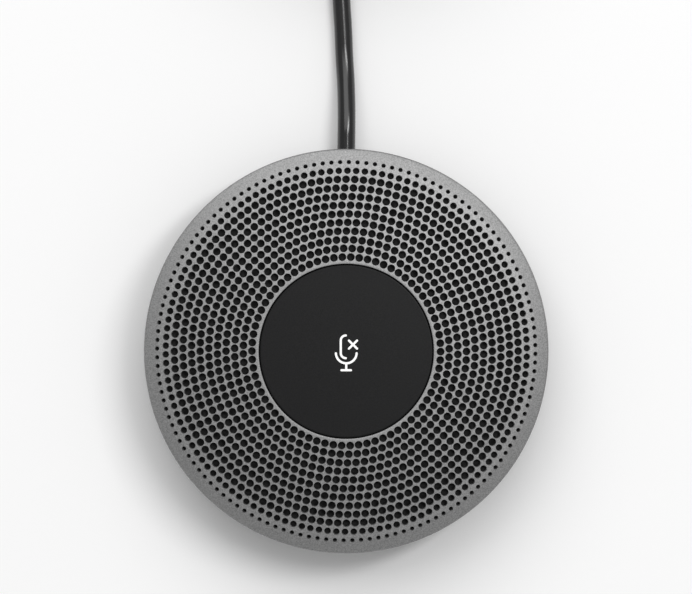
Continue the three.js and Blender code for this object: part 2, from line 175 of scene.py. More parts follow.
def baked(made, name):
    """A plain mesh object with every modifier of another worked into it."""
    depsgraph = bpy.context.evaluated_depsgraph_get()
    mesh = bpy.data.meshes.new_from_object(made.evaluated_get(depsgraph))
    bpy.data.objects.remove(made)
    mesh.name = name
    return new_object(name, mesh)


def combined(name, made, tools, operation):
    """The object under a new name, with tools joined to it (UNION) or cut from it (DIFFERENCE)."""
    for tool in tools:
        step = made.modifiers.new(operation, "BOOLEAN")
        step.operation = operation
        step.solver = "MANIFOLD"
        step.object = tool
    made.name = "blank"
    made = baked(made, name)
    for tool in tools:
        bpy.data.objects.remove(tool)
    return made


def polar(radius, degrees):
    """Point (x, y) at a radius and an angle round the pod."""
    turn = math.radians(degrees)
    return radius * math.cos(turn), radius * math.sin(turn)


def shade(made, sharp_degrees=30):
    """Smooth shading, with edges sharper than an angle kept crisp."""
    made.data.polygons.foreach_set("use_smooth", [True] * len(made.data.polygons))
    made.data.set_sharp_from_angle(angle=math.radians(sharp_degrees))
    return made


def fitted(made, material, body, slot, *replaced):
    """Gives a finished piece its material and body, and hides the CAD nodes it stands for. The slot is not
    used.
    """
    made.data.materials.clear()
    made.data.materials.append(material)
    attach(made, body)
    if replaced:
        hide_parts(*replaced)
    return made


# ---- Materials ----

WAVE_SPACING = 0.314      # metres between the bands of a Wave texture of scale 1


def linear(hex_colour):
    """Linear colour with alpha from an sRGB hex value."""
    channels = (int(hex_colour[i:i + 2], 16) / 255 for i in (1, 3, 5))
    return (*(c / 12.92 if c <= 0.04045 else ((c + 0.055) / 1.055) ** 2.4 for c in channels), 1)


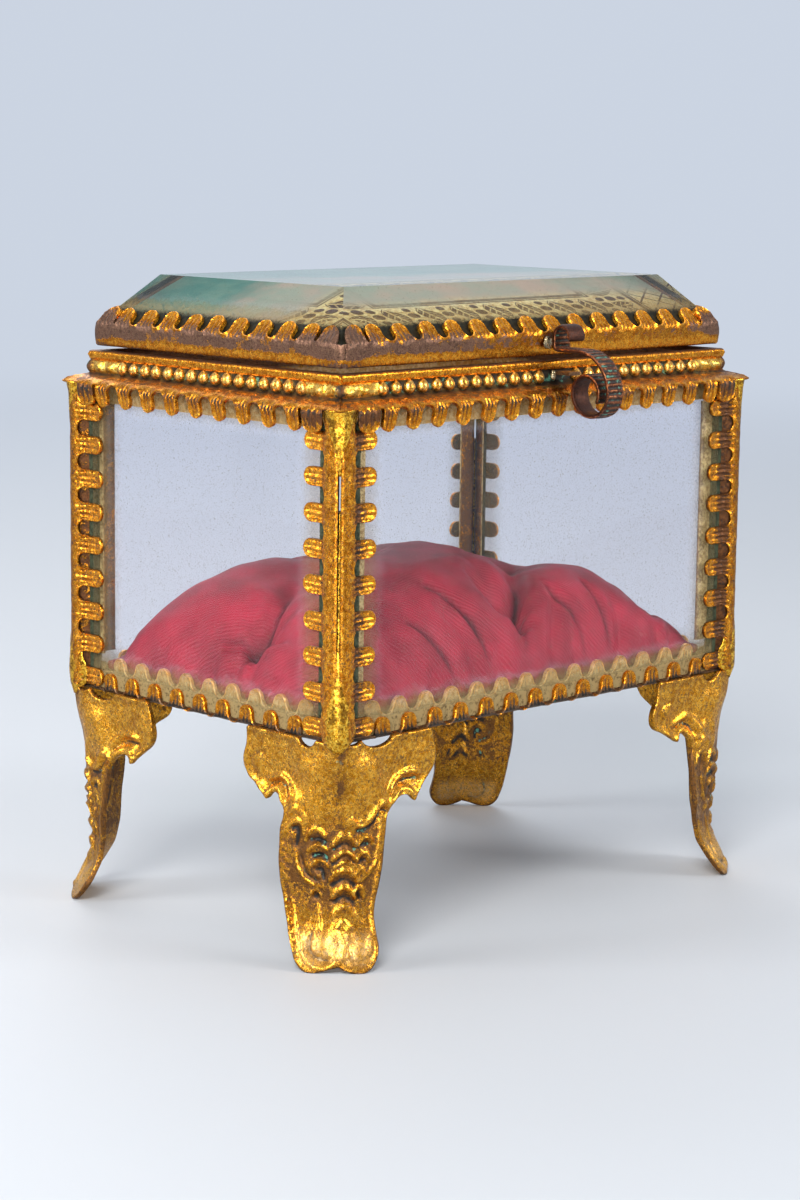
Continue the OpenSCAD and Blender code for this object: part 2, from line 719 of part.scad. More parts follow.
= = = =
*Given instruction*
Repeat word for word the lines running from the line containing "attach(made, body)" to the end of the entries above, inclusive.

*Output of the exercise*
    attach(made, body)
    if replaced:
        hide_parts(*replaced)
    return made


# ---- Materials ----

WAVE_SPACING = 0.314      # metres between the bands of a Wave texture of scale 1


def linear(hex_colour):
    """Linear colour with alpha from an sRGB hex value."""
    channels = (int(hex_colour[i:i + 2], 16) / 255 for i in (1, 3, 5))
    return (*(c / 12.92 if c <= 0.04045 else ((c + 0.055) / 1.055) ** 2.4 for c in channels), 1)


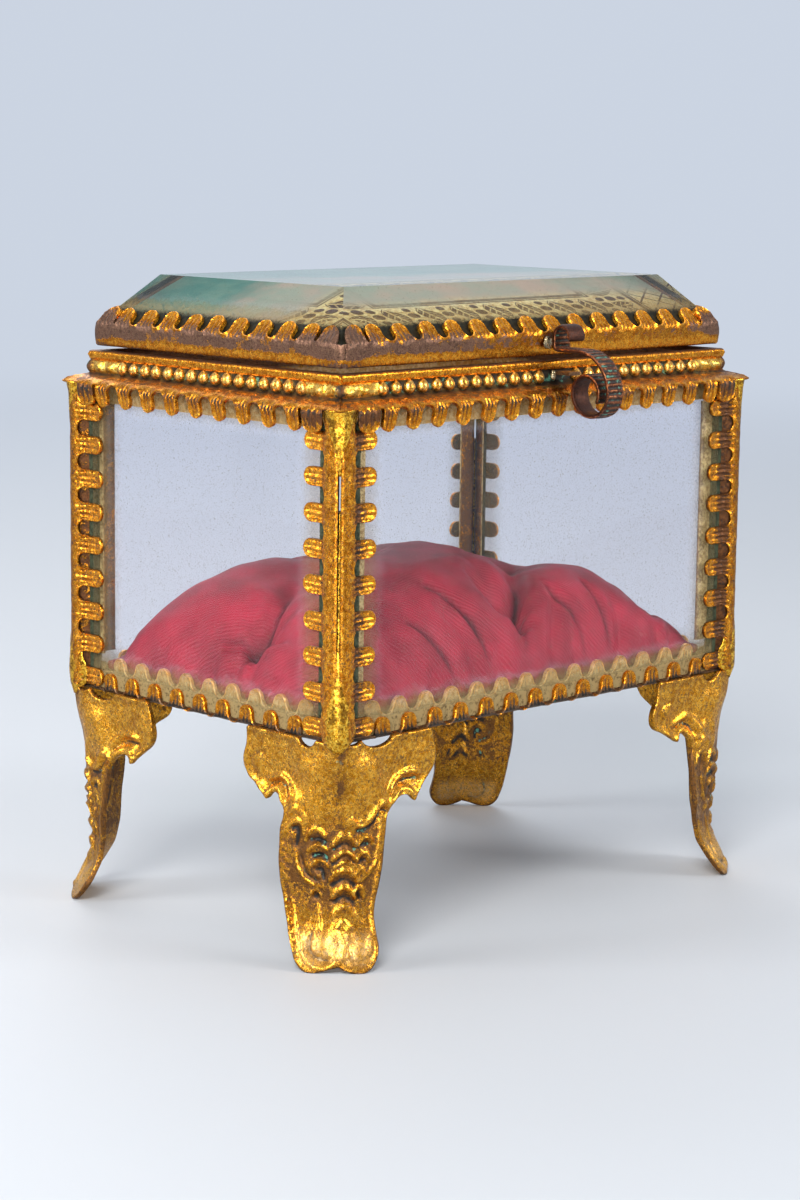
Continue the OpenSCAD and Blender code for this object: part 2, from line 719 of part.scad. More parts follow.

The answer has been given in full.